There are two types of cathodic protection: impressed current (ICCP) or galvanic with sacrificial anodes (SACP). When correctly designed, installed and put into service, both systems have proven to have the capacity to control or mitigate corrosion by providing the level of protection required. The main difference between the two systems is that the impressed current type requires a power supply and a source of electrical energy to make it work, whereas the galvanic system is based on the principle of two different metals joined together in the same surroundings that generate electrical energy, similar to a battery.
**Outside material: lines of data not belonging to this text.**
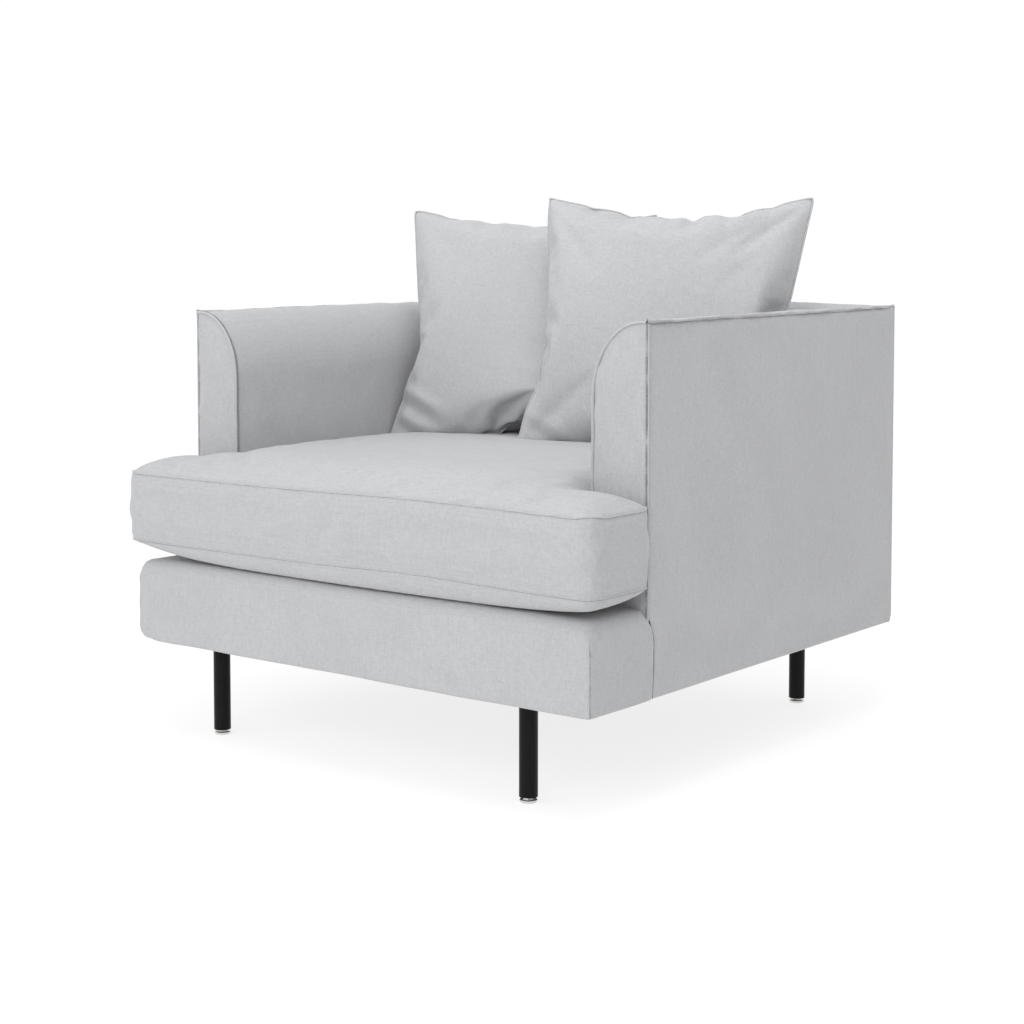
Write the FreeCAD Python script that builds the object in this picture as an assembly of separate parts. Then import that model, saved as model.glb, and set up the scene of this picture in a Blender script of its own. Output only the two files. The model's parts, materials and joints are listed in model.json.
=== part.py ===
"""Upholstered armchair with slim rolled-top track arms, a T-shaped seat cushion, two loose
back pillows and four round steel legs.  Millimetres, +Z up, the sitter faces -Y.

The origin is on the floor, under the middle of the chair's overall width and depth.
The inside of the chair is built from the outside in: cover, panel, wood, springs and foam.
"""

import FreeCAD, Part
import math
import os

V = FreeCAD.Vector

# ---------------------------------------------------------------- driving dimensions
CUSHION_WIDTH = 968.0
OVERALL_DEPTH = 941.0
CHAIR_WIDTH = 960.0
CHAIR_DEPTH = 937.0

BASE_BOTTOM = 157.0
BASE_TOP = 297.0
BASE_TOP_RADIUS = 20.0
BASE_CORNER_RADIUS = 10.0

ARM_THICKNESS = 97.0
ARM_SETBACK = 147.5
ARM_TOP_FRONT = 718.0
ARM_TOP_BACK = 727.5
ROLL_HEIGHT = 112.0
ROLL_FLAT = 8.0
BACK_THICKNESS = 162.0
INSIDE_BOTTOM = 291.0

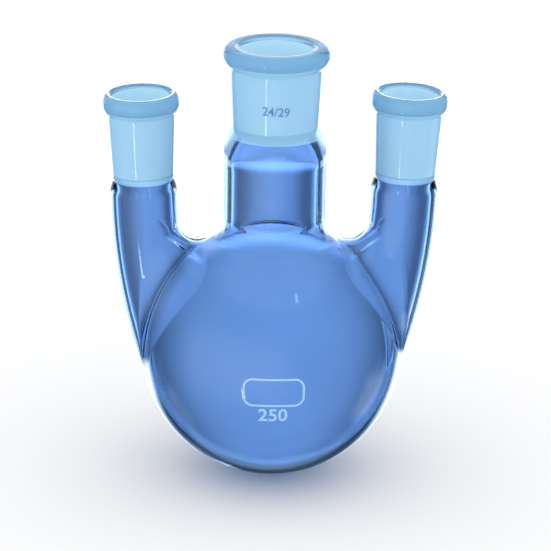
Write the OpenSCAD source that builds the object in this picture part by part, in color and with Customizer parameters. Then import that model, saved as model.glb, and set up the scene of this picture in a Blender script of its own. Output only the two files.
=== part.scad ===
// Three neck flask, round bottom, 250 ml.
// One piece of blown glass: a ball with a centre neck and two side necks,
// each neck closed by a ground socket with a rolled rim. Lengths in mm, z up,
// the lowest point of the ball on z = 0 and the centre neck on the z axis.

/* [Body] */
// Outside diameter of the round body
body_d = 85; // [76:0.5:110]
// Thickness of the body wall
body_wall = 2; // [1.2:0.1:3]

/* [Centre neck] */
// Height of the centre mouth above the bottom of the body
centre_height = 144; // [136:0.5:180]
// Outside diameter of the centre neck
centre_neck_d = 34; // [31:0.5:37]
// Thickness of the centre neck wall
centre_neck_wall = 3.1; // [1.5:0.1:4]
// Radius of the outside hollow between the centre neck and the body
centre_blend = 6.8; // [3:0.1:7]

/* [Centre socket] */
// Wide end of the ground bore
centre_joint_d = 24; // [22:0.1:26]
// Length of the ground bore
centre_joint_l = 29; // [25:0.5:32]
// Thickness of the glass round the wide end of the ground bore
centre_socket_wall = 3; // [2:0.1:3.6]
// Outside diameter of the rolled rim
centre_rim_d = 35; // [33:0.1:38]
// Height of the rolled rim
centre_rim_h = 7; // [6:0.1:9]

/* [Side necks] */
// Height of the side mouths above the bottom of the body
side_height = 128.6; // [122:0.2:150]
// Distance from the centre axis to a side neck, at its bend
side_reach = 42.1; // [40.5:0.1:46]
// Lean of a side neck away from the centre neck, in degrees
side_lean = 2; // [0:0.25:6]
// Height above the middle of the body where a side neck starts to bend
side_bend_z = 50; // [46:0.5:54]
// Outside diameter of a side neck
side_neck_d = 21.8; // [20.5:0.1:24]
// Thickness of the side neck wall
side_neck_wall = 1.8; // [1.2:0.1:2.6]
// Radius of the hollow between a side neck and the body, on the side of the centre neck
side_blend = 6.8; // [3:0.1:7]
// Radius of that hollow at the front and back of the side neck
side_blend_wide = 14; // [8:0.5:18]

/* [Side sockets] */
// Wide end of the ground bore
side_joint_d = 18.8; // [17:0.1:19.5]
// Length of the ground bore
side_joint_l = 26; // [22:0.5:27]
// Thickness of the glass round the wide end of the ground bore
side_socket_wall = 1.5; // [1.2:0.1:2]
// Outside diameter of the rolled rim
side_rim_d = 24.8; // [23.5:0.1:27]
// Height of the rolled rim
side_rim_h = 6.8; // [5.5:0.1:8]

/* [Hidden] */
$fa = 4;
$fs = 0.6;

// a standard taper: one in ten on the diameter
taper = 1 / 20;
ball_r = body_d / 2;
ball_ri = ball_r - body_wall;
centre_r = centre_neck_d / 2;
centre_ri = centre_r - centre_neck_wall;
side_r = side_neck_d / 2;
side_ri = side_r - side_neck_wall;
// heights measured from the middle of the ball
centre_top = centre_height - ball_r;
side_top = (side_height - ball_r - side_bend_z) / cos(side_lean);
// outside length of a socket's cone for each millimetre of its ground bore
centre_cone = 28.6 / 29;
side_cone = 28.7 / 26;
// radii of the rolled rims: outer edge on top, outer edge below, lip of the bore
centre_rim_top = 2.4;
centre_rim_low = 4.3;
centre_lip = 1.6;
side_rim_top = 2;
side_rim_low = 3;
side_lip = 1.4;
// a shoulder rises by this much, and this much more for each millimetre that it draws in
shoulder_least = 1.7;
shoulder_slope = 2.1;
// the glass stays clear of bare tangency by these small overlaps
graze_out = 0.4;
graze_in = 0.2;
sink = 0.05;
seam = 0.03;
lap = 0.4;
over = 1;
// the centre tube and its hollow start inside the ball, at these shares of its radius
tube_from = 0.7;
hollow_from = 0.94;
// sections of the hollow on each half of a side neck, how far round they reach, arc steps
blend_steps = 13;
blend_sweep = 145;
arc_steps = 5;
// the hollow's ends dive under the glass, more for each degree short of dive_from
dive_from = 60;
dive = 0.03;
// each section's hidden corner lies this share of the way out to where its tangents cross
tuck = 1.3;
// the rolling ball is sought from this far above the bend, by halving the angle
seek_from = -18;
seek_steps = 40;

glass = [0.62, 0.78, 0.95, 0.45];

// ---- a socket, seen in half section, x = radius, y = height above the neck's own zero ----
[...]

REDUCING MAINTENANCE COSTS AND UNFORESEEN EVENTS THANKS TO THE USE SACRIFICIAL ANODES
One of the main advantages of SACP is that it only requires a minimum level of maintenance once it has been installed. Also, since it does not require a source of electrical energy, the system is immune to interruptions in the current or a sudden failure of the power supply. What is more, galvanic systems use relatively low natural currents (the difference in natural potential between the sacrificial anode and the steel to be protected) which prevent the possibility of problems occurring due to hydrogen embrittlement and stress corrosion of pre-stressed steel, which could occur, on the other hand, in the case of high protection with ICCP systems. The simplicity of its design and the low level of maintenance required are seen, therefore, as the main advantages of SACP systems. In an SACP system the current is self-regulating according to the rate of corrosion of the steel reinforcement, which means the system functions as and when required and without being forced and without overloads .
An SACP system also has limits. The main operational limit is that galvanic systems have their own fixed, natural potential and, as a result, in heavily reinforced elements, the current generated may not always be sufficient to guarantee polarisation of the steel. In such cases, increasing the number of sacrificial anodes and using low resistivity mortar can be an effective solution. The service life of anodes in SACP systems is determined by various factors and these may vary as time goes by. The relationship between the anodic current that consumes the anode and the rate of corrosion, expressed as loss in mass over time, may be obtained by applying Faraday’s first law. The mass of anodic material required, which also includes efficiency and usage factors, is calculated by applying this law according to the equation:
W = (ARC * CR * L) / (E * U)
■ ARC is the average current required (typically from 2 to 20 mA/m2 for old structures and from 0.2 to 2 mA/m2 for new structures according to ISO 12696:2012 “Cathodic protection of steel in concrete”);
■ CR is the consumption rate of the anode;
■ L is the design life;
■ E is the efficiency of the metal used;
■ U is the usage factor of the anode used.
For example, if we consider a zinc anode generating a constant current of 1 mA for one year, the consumption rate would be around 12-14 g of anodic material.
Considering the standards for “Cathodic protection of steel in concrete” [4, 5], the most widely adopted criteria for assessing the performance of a CP system applied to a structure is to measure depolarisation starting from the potential "Instant OFF". In practical terms, the potential of the reinforcement rods with the anodes attached must be measured (polarisation), following which the anodes are disconnected from the reinforcement rods and the measurement is repeated. There will be depolarisation phenomenon that consists of an increase in the potential of the steel reinforcement to more positive values (e.g. polarisation -450mV; depolarisation -285mV). According to ISO 12696, this shift in potential must be at least 100 mV within a maximum of 24 hours or at least 150 mV over a longer period. A typical depolarisation graph is shown in Figure 3.
The instruments used to measure potential include manual or portable devices or ones that are installed permanently on the structure. The use of a permanent, online monitoring system is preferable because it allows data to be accessed at any time and also identifies problems immediately. For most important structures, inspections are generally carried out according to a set schedule that may vary from months to years, unless there are particular conditions that require more frequent inspections. It is to be hoped that, in the not too distant future, large infrastructures will be equipped with systems of this type in order to overcome safety problems, but also to monitor and gain a better understanding of the mechanisms associated with the deterioration of structures.
1- Scheffy, C. F. (1981). Bridge deck deterioration - A 1981 perspective. FHWA Memorandum, Federal Highway Administration Office of Research.
2- Pedeferri, P. (1996). Cathodic protection and cathodic prevention. Construction and building materials, 10(5), pp. 391-402.
3- Item No. 24224, (2005). Sacrificial cathodic protection of reinforced concrete elements. Houston, TX: NACE International.
4- ISO, B. (2016). 12696 -2016. Cathodic protection of steel in concrete.
5- SP0216 (2016). Sacrificial cathodic protection of reinforcing steel in atmospherically exposed concrete structures. Houston, TX: NACE International.